Стройная и разумная жизнь Юрия Андреича Кальварского кончилась. Хотелось логики, которой не было. Особенно его пугала близость Маши с престарелым «Редькой». «После него, двадцати восьмилетнего красавца, отца-самца, — как говорил один неглупый лирик, — этот обсосанный лимон?»
Почему «Редька»? Зачем? Ведь он, Юрий Андреич, молод, красив. Правда, встречались урывками. У неё такой же красавец-муж. И эта любовная нелюбовь с «лимоном» или, чёрт бы его побрал, «Редькой»? Кальварский ничего не понимал. Было только ощущение темноты жизни. Теперь жизнь виделась в наготе перепутанных явлений и постыдной непонятности. Он вспоминал, что она как будто любила его искренне. Такая сильная и энергичная, с ним она была мягкой и уступчивой. «Почему мне так нехорошо?» — думал дирижёр и вспоминал свою жену. И сразу же представлялась пустая комната, на гладкой стене которой висит фотография — он, жена и дочь. Это была его семья. «Бросить что ли, жену и дочь и жениться на Маше?» И отчего-то это казалось таким глупым, что ныл лоб. Юрий Андреич неистово тёр его и думал, думал. «Хотя бы вернулся муж, тогда бы я и Маша были в одинаковом положении любви урывками, и, пожалуй, она осталась бы моей любовницей». Ничто не устраивало Кальварского так, как если бы всё осталось, как было. Не мучила бы бессонница и мысли: «Ломать или не стоит свою жизнь?».

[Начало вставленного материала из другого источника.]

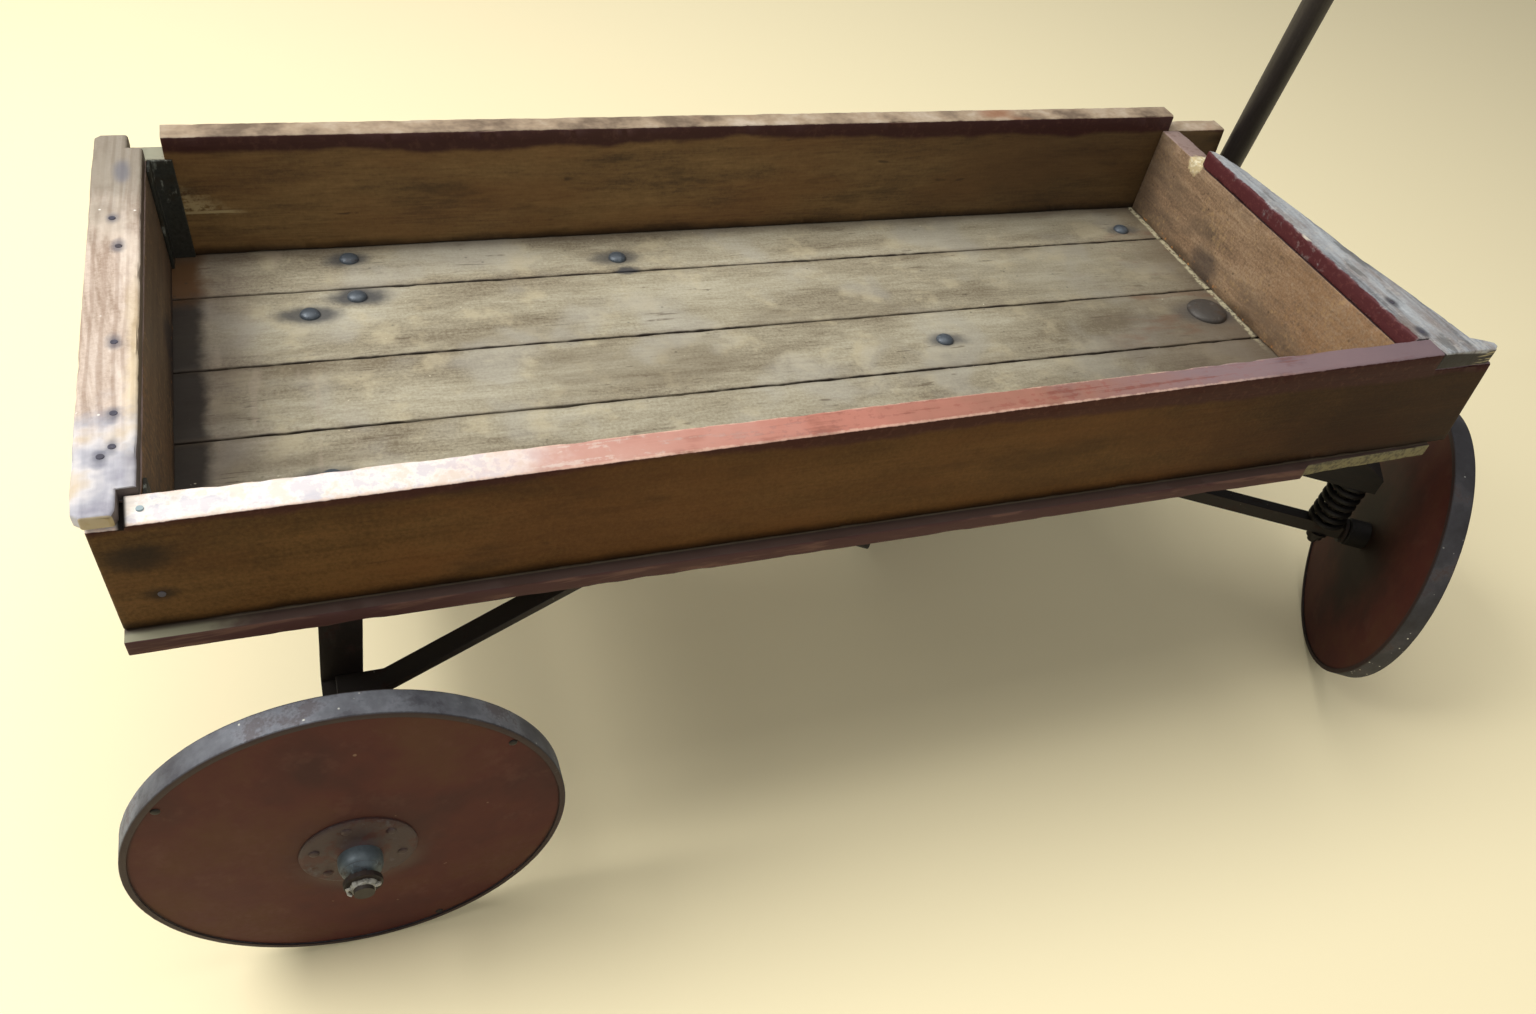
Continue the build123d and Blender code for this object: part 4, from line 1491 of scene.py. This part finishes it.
@dataclass
class Box:
    """The wooden box: floor, sides, ends, caps, corner irons and their fasteners."""

    half_length: float = 431.0
    tail: float = -450.5
    nose: float = 488.0
    left_nose: float = 493.0
    outer: float = 190.0
    inner: float = 171.0
    rear_shelf: float = 76.0
    front_shelf: float = 78.0
    top: float = 92.0
    rear_cap: float = 9.0
    sink: float = 0.2
    near_bolts: tuple[tuple[float, float], ...] = ((-302.5, -155.0), (-301.5, -105.0), (386.5, -134.0))

    def build(self) -> None:
        """Builds the whole box."""
        self.floor()
        self.sides()
        self.ends()
        self.caps()
        Softened.row(*((f"corner_iron_{side}", SHEET, "strap_iron", 0.4) for side in SIDES))
        self.fasteners()

    def floor(self) -> None:
        """The five floor boards; the right one's front edge is split off."""
        for i in range(1, 6):
            low, high = (Vector(c) * 1000 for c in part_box(f"floor_board_{i}"))
            rows = [Station(x, low.y, high.y, low.z, 0.0, 0.0) for x in (low.x, high.x)]
            if i == 5:
                chipped = [
                    (low.x, 0.0), (352.0, 0.0), (357.0, 3.0), (380.0, 4.2), (410.0, 4.6), (high.x, 6.0)
                ]
                rows = [Station(x, low.y + cut, high.y, low.z, 0.0, 0.0) for x, cut in chipped]
            bar = WornBar(
                f"floor_plank_{i}", rows, spacing=6.0, across=12, upright=4, radius=0.9, tone=i * 0.37,
                sway=0.15,
            )
            bar.lay(BED, "bed_wood", f"floor_board_{i}")

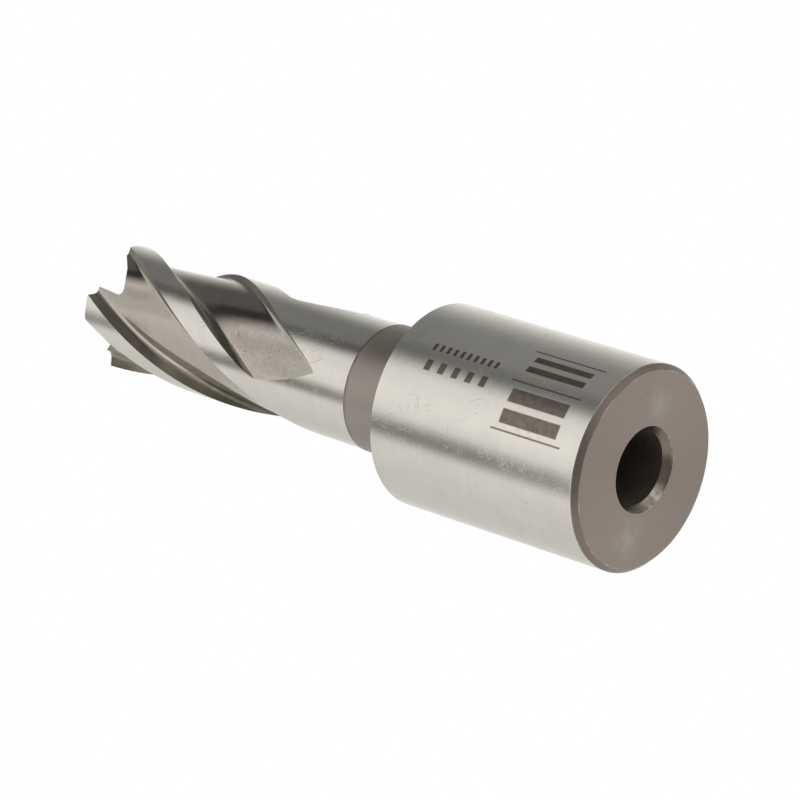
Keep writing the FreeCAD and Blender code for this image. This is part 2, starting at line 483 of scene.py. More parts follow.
@dataclass
class RepeatedCut:
    """A cutting tool that a rule bends from a flat outline, repeated round the axis.

    Every field that is a plain number is also a named input of the tool's node tree.

    Args:
        name: the tree's and the tool's name.
        count: how many tools stand round the axis.
        rows: sections along the sweep.
        step: degrees from one tool to the next.
        first: angle of the first tool.
        overrun: how far the tool reaches past what it cuts.
    """

    name: str
    count: int
    rows: int
    step: float
    first: float
    overrun: float
    sheet: Sheet = field(init=False)
    size: SimpleNamespace = field(init=False)

    def outline(self) -> list[Vector]:
        """Return the flat outline that the rule bends."""
        raise NotImplementedError

    def place(self, flat: tuple, along: Formula) -> tuple:
        """Return x, y and z of a flat point, in the section that stands at a share of the sweep."""
        raise NotImplementedError

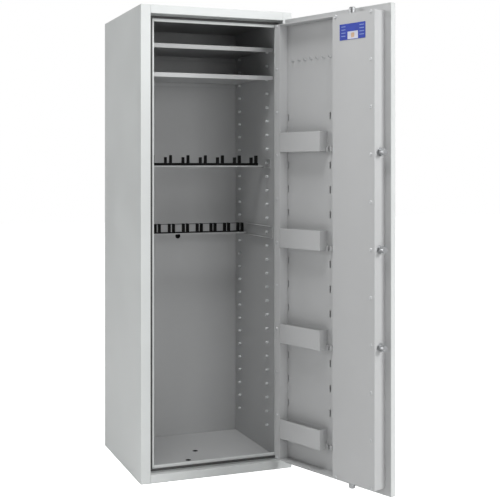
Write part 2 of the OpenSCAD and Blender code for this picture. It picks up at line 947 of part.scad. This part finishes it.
// Block that slides out of the lock case, under the lug of the top rod
module lock_bolt() {
    color(zinc) on_door()
        block([lock_x - lock_half_w + 0.5, lock_bolt_y0, lock_z - lock_bolt_h / 2],
              [lock_x + lock_half_w - 6, lock_bolt_y0 + lock_bolt_t, lock_z + lock_bolt_h / 2]);
}

module keyhole_escutcheon() {
    color(zinc) on_door() difference() {
        union() {
            bar_y([lock_x, -3, lock_z], 20, 3);
            bar_y([lock_x, -6, lock_z + 14], 2.5, 3.5);
            bar_y([lock_x, -6, lock_z + 14], 4, 0.8);
        }
        bar_y([lock_x, -4, lock_z], 3.2, 6);
        block([lock_x - 1.6, -4, lock_z - 8], [lock_x + 1.6, 1, lock_z + 8]);
    }
}

// Drop cover that hangs from the pin of the escutcheon
module escutcheon_cover() {
    pin_z = lock_z + 14;
    color(zinc) on_door() difference() {
        hull() {
            translate([lock_x, -5, pin_z]) rotate([-90, 0, 0]) cylinder(r = 6, h = 1.8, $fn = 32);
            translate([lock_x, -5, lock_z - 2]) rotate([-90, 0, 0]) cylinder(r = 12, h = 1.8, $fn = 32);
        }
        bar_y([lock_x, -6, pin_z], 2.7, 4);
    }
}

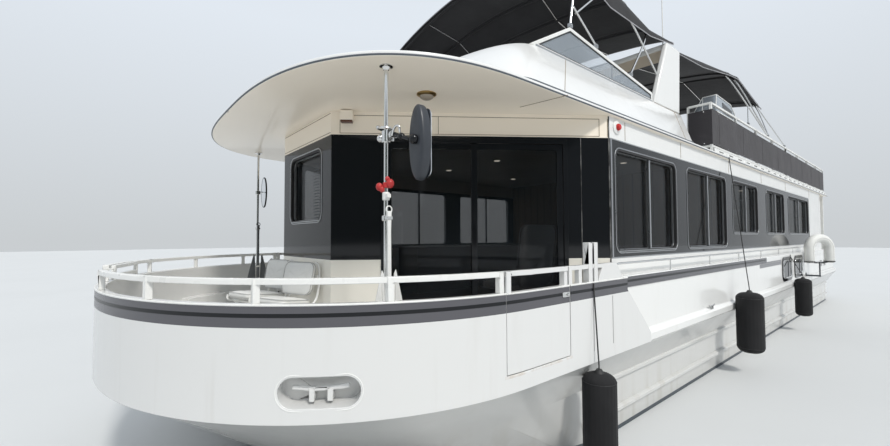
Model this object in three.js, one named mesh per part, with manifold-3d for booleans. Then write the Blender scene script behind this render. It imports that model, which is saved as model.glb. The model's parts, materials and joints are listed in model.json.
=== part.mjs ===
// A wide-bodied motor yacht with a rounded bow deck, a full-length glazed cabin and an open upper deck.
// Millimetres. +Z is up, the bow points to -Y, and the port side is +X.
// The origin is on the centreline, at the waterline.
import * as THREE from "three";
import { mergeVertices } from "three/addons/utils/BufferGeometryUtils.js";
import Module from "manifold-3d";

const wasm = await Module();
wasm.setup();

// Driving dimensions: lengths along the boat
const BOW_TIP = -9500;
const TRANSOM = 8300;
const PLATFORM_END = 9200;
const CABIN_FRONT = -7740;
const CABIN_CORNER = -5450;
const CABIN_AFT = 7200;
const ROOF_FRONT = -8530;
const ROOF_AFT = 8300;

// Driving dimensions: half widths
const HALF_DECK = 2540;
const HALF_WAIST = 2470;
const HALF_CABIN = 2350;
const HALF_FACET = 680;
const HALF_ROOF = 2390;
const HALF_WATER = 2270;

// Driving dimensions: heights over the waterline
const KEEL_Z = -620;
const HULL_TOP = 940;
const DECK_TOP = 1000;
const SILL_TOP = 1070;
const CAP_TOP = 1650;
const RAIL_TOP = 1805;
const BAND_TOP = 3050;
const WALL_TOP = 3310;
const ROOF_TOP = 3355;
const COAMING_TOP = 3970;
const ARCH_TOP = 5010;
const UPPER_RAIL_TOP = 4170;

// Driving dimensions: plan of the bow and of the roof's brow
const BOW_LENGTH = 2500;
const BOW_POWER = 2.07;
const BROW_LENGTH = 1855;
const BROW_POWER = 3.0;

// Driving dimensions: thicknesses and clearances
const BULWARK = 70;
const WALL = 60;
const GAP = 0.3;
const RUNNING_GAP = 6;
const BITE = 5;

// Driving dimensions: doors and gates
const GATE_FRONT = -7260;
const GATE_BACK = -6480;
const BOW_OPENING_PORT = 250;
const BOW_OPENING_STARBOARD = -450;
const DOOR_FROM = 490;
const DOOR_TO = 2390;
const DOOR_BOTTOM = 1030;

const { sin, cos, abs, sign, PI, hypot, atan2, acos, min, max } = Math;
const V = (x, y, z) => new THREE.Vector3(x, y, z);

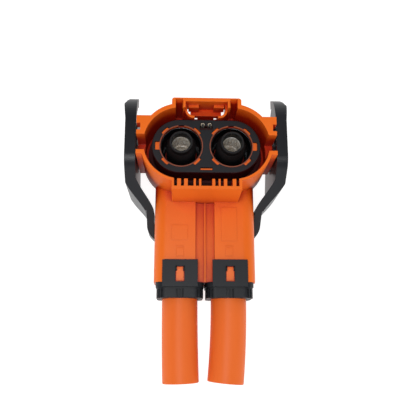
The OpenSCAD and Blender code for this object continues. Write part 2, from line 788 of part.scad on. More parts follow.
module cable_cap(x) {
    color(black) translate([x, 0, cable_z]) difference() {
        union() {
            along_y(-duct_end - slip, -duct_end - cap_flange) rounded(2 * cap_r + 0.8, 2 * cap_r + 0.8, 4.4);
            along_y(-duct_end - cap_flange + eps, -duct_end - cap_flange - cap_l) rounded(2 * cap_r, 2 * cap_r, 4.4);
            rotate([90, 0, 0]) translate([0, 0, duct_end - 2.6]) cylinder(r = seal_r - play, h = 3);
            for (m = [0, 1]) mirror([0, 0, m]) {
                box([-cap_tab_w / 2, -duct_end - cap_flange, duct_h / 2 + play],
                    [cap_tab_w / 2, -duct_end - cap_flange + 2.3 + cap_tab_l, duct_h / 2 + play + cap_tab_t]);
                box([-cap_tab_w / 2, -duct_end - cap_flange, cap_r - cut],
                    [cap_tab_w / 2, -duct_end - slip, duct_h / 2 + play + cap_tab_t]);
            }
        }
        rotate([90, 0, 0]) cylinder(r = cap_bore, h = 3 * duct_end);
        for (m = [0, 1]) mirror([0, 0, m]) box([-cap_window[0] / 2, -duct_end + 0.05, duct_h / 2 - cut],
            [cap_window[0] / 2, -duct_end + 0.05 + cap_window[1], duct_h / 2 + 4]);
        for (a = [0:45:315], d = [-1, 0, 1]) rotate([0, a + 7 * d, 0])
            box([-0.35, -duct_end - cap_flange - cap_l - cut, cap_r + (a % 90 == 0 ? -0.35 : 2)],
                [0.35, -duct_end - cap_flange - 0.8, cap_r + 6]);
    }
}

// Cable seal: a ribbed rubber sleeve between the cable and the duct
module cable_seal(x) {
    color("#a33a22") translate([x, 0, cable_z]) rotate([-90, 0, 0]) rotate_extrude() {
        y0 = -duct_end + 2.7;
        y1 = seal_y - slip;
        rib = (y1 - y0) / 7;
        translate([cable_d / 2 + slip, y0]) square([seal_r - play - 0.5 - cable_d / 2, y1 - y0]);
        for (i = [0, 2, 4, 6]) translate([cable_d / 2 + slip, y0 + rib * i]) square([seal_r - play - cable_d / 2, rib]);
    }
}

// Cable: four concentric layers, each stripped back further towards the terminal
cable_end = duct_end + cap_flange + cap_l;
insulation_r = conductor_d / 2 + insulation_wall;
braid_r = insulation_r + braid_wall + slip;
ferrule_wall = 0.7;
ferrule_l = 9;
ferrule_start = sheath_start + ferrule_l;
insulation_start = barrel_end - 1;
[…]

Он кружился в водовороте своего мировоззрения и любви к Маше, потому что любил её, несомненно, но вместо того чтобы понять себя, он волховал над собой и своей любовью, и от этого болтался в каком-то пространстве без времени, воздуха и выхода.
А над Машей тоже проволховала любовь. Её, недавнюю девчонку, полюбил замечательный человек. Она вспоминала своё школьное увлечение, школьную свадьбу и не находила сил противостоять обаянию зрелой опытности Юрия Андреича. И когда он своими взрослыми и нежными руками раздел её почти девичье тело, она, конечно, поверила ему, умному, красивому, неистовому в любви, в право быть такой. Из одного японского фильма она запомнила сцену, как в тёмном зале, освещённом снизу разноцветными лампочками, среди блестящих лысин и бриллиантов солидных и порядочных мужчин и женщин на невысокой сцене пляшет полудевочка-полуженщина гейша. И думая о себе, она представляла себя такой же гейшей, танцующей на правилах, которые мешают любить. Ей бы остановиться и сойти с этого помоста потому, что уже кружится голова, но человек, который мог бы остановить её, Юрий Андреич, не звал её. Она была не нужна ему больше.
«Вот и кружись без конца перед чужими лицами, да и те уже разошлись все, а на её извивающееся в танце и блестящее от слёз тело печально глядят пустые подушки кресел да в углу сидит последний человек, которого Юрий Андреич назвал «Редькой». Ах, Юрий Андреич! Говорят, вы и вправду меня любили и бросали виноград в мои колени. Тогда сияло солнце, а теперь, видите, я танцую почти в темноте, потому что нельзя капать слезами на электрические лампочки. От этого они лопаются со страшным треском».
И уплыл белый дирижабль эфемерной любви к дирижёру в расплывающиеся туманные и недоступные дали. А если бы мы присмотрелись внимательнее, то увидели бы бегущего за ним дирижёра. Он подпрыгивал, что-то кричал, грозил. Он становился всё меньше и меньше и наконец исчез в оранжевом круге солнца, начинающего новый день. И пока он бежал, спотыкаясь и падая, что-то новое родилось в нём, как будто, ударившись головой о землю, он лучше почувствовал выпуклости своего черепа. Ему уже не было страшно, как раньше, что его имя станут произносить с этакой усмешечкой. В нём росло чувство вины за Машу, за свою глупость, и было отчаянно жаль того утра и высокой, машущей рукой фигуры. Он знал, что из вчерашней школьницы слишком быстро родилась завтрашняя мятущаяся и разочарованная женщина, и в душе было необъяснимо гадко. По ветреным ноябрьским улицам, ёжась, словно голый, может быть, даже не от ветра, ходил дирижёр почти уважаемого оркестра Юрий Андреич Кальварский. И ему ужасно нравились старые дома с выбитыми стёклами и подвальным запахом из окон. Они были так похожи на него.